On the West Coast, Washington is also notching strong gains, Ms. Pollak said, while in the South, Florida, Alabama and South Carolina have managed to combine job and wage gains.
“Yes, I do plan on hiring,” said Robert Herman, who owns a mobile pet grooming franchise in Charleston, S.C., where the jobless rate was 1.8 percent in November. “We’re doing great.”
This year, he said he planned to add a fifth van to his fleet of moving dog and cat salons and hire two more employees. Between commission and tips, he said his workers earned an average of $20 to $25 an hour.
The labor squeeze has helped workers at the lowest end of the pay scale, pushing wage increases above the overall average. Minimum wage increases in 21 states and 26 cities and counties that either went into effect this month or are scheduled for later this year could help to further pull up paychecks at the bottom.
Yet, in 2019, spiritless wage growth has been one of the more disappointing story lines.
“We saw an acceleration of wage growth in 2018, but then it stalled out in 2019,” said Nick Bunker, an economist at the job site Indeed. “Average wage growth was fairly tepid.”
Year-over-year wage gains in 2019 have so far failed to match the 3.4 percent peak reached in February.
The slowdown is puzzling considering that the jobless rate has been below 4 percent for nearly two years. Employers routinely lament their inability to find workers at the wages they are offering. Finding qualified workers was the top complaint for small-business owners in December, according to a monthly survey by the National Federation of Independent Business.
Consumer confidence continues to float at high levels, but businesses have kept wages low because many owners say they fear that higher prices would chase away customers.
The proportion of the population that is working is below pre-recession levels, but the flow of more Americans into the job market may also be damping wages. About three-fourths of new hires were not even looking for work the previous month.
“It’s been slowing over the last several months,” Elise Gould, an economist at the Economic Policy Institute, a liberal research organization in Washington, said of wage growth.
“We haven’t really seen any changes in the labor market that would explain that,” she said. “Lots of businesses are showing profits, but we’re not seeing the kind of capital investments that we’d thought we’d see.”
The Labor Department also reported this week a dip in the number of new people filing for unemployment, a figure that remains at historically low levels.
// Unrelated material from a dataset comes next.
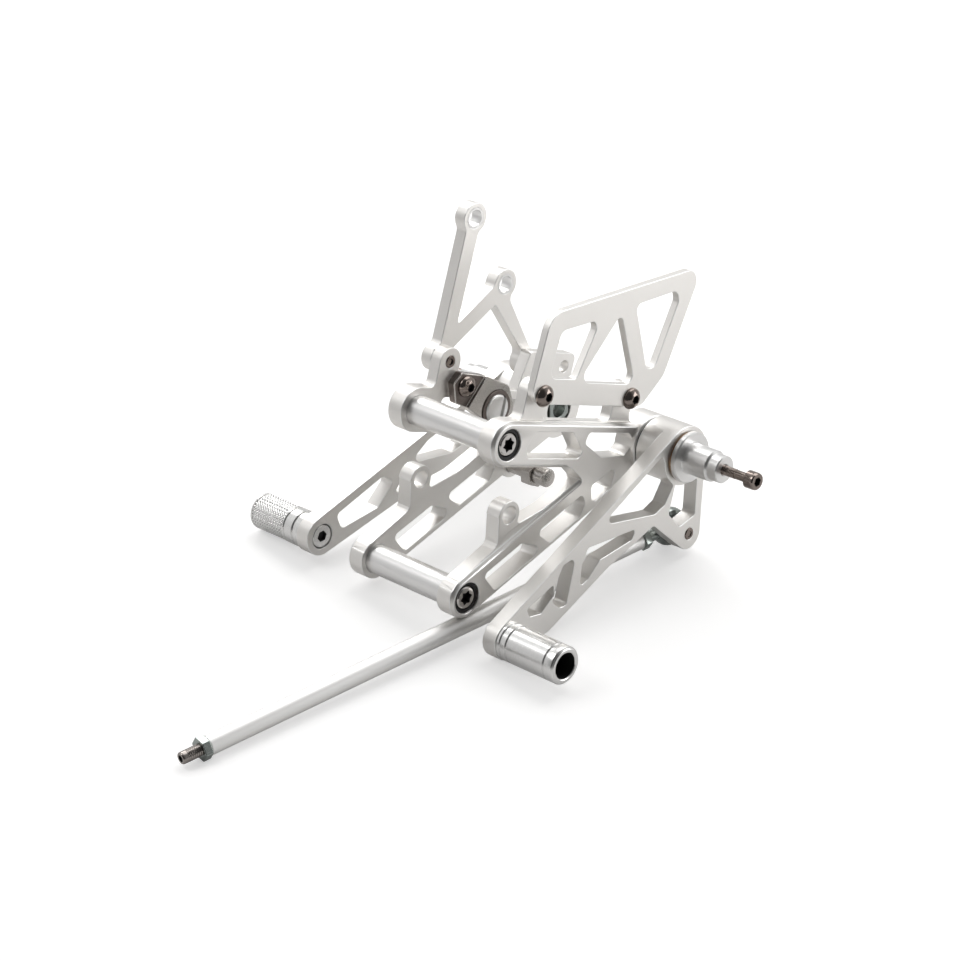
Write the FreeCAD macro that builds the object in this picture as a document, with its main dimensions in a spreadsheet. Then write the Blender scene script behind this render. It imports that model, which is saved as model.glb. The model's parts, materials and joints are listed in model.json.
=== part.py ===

Nonetheless, “over all, the job cuts that we saw in 2019 were fairly high, higher than you would expect,” said Andy Challenger, a vice president at Challenger, Gray & Christmas, an outplacement firm that tracks layoff announcements.
Industrial goods and automobile manufacturers were the hardest hit, in part because of the trade war. “As rosy as the numbers look from a high level, there’s still pain out there, jobs cuts that are happening, industries that are struggling and people losing their jobs,” Mr. Challenger said.
Because the company’s survey tracks layoff announcements — as opposed to jobs that have been eliminated — he said that it was “a bit more forward-looking” than the Labor Department’s figures. Plans can change, he noted, but the results “point to sentiments, if they think they’re going to cut.”
The department’s monthly report is based on two surveys, one of employers and the other of households. Economists there are continually updating their results, and Friday’s report takes account of some very minor adjustments.
Much more substantial revisions are scheduled to be released next month, when the government publishes its annual update of payrolls gains. Preliminary data released over the summer indicated that job growth through last spring was weaker by about 500,000 jobs than initial estimates. That will change some year-to-year comparisons.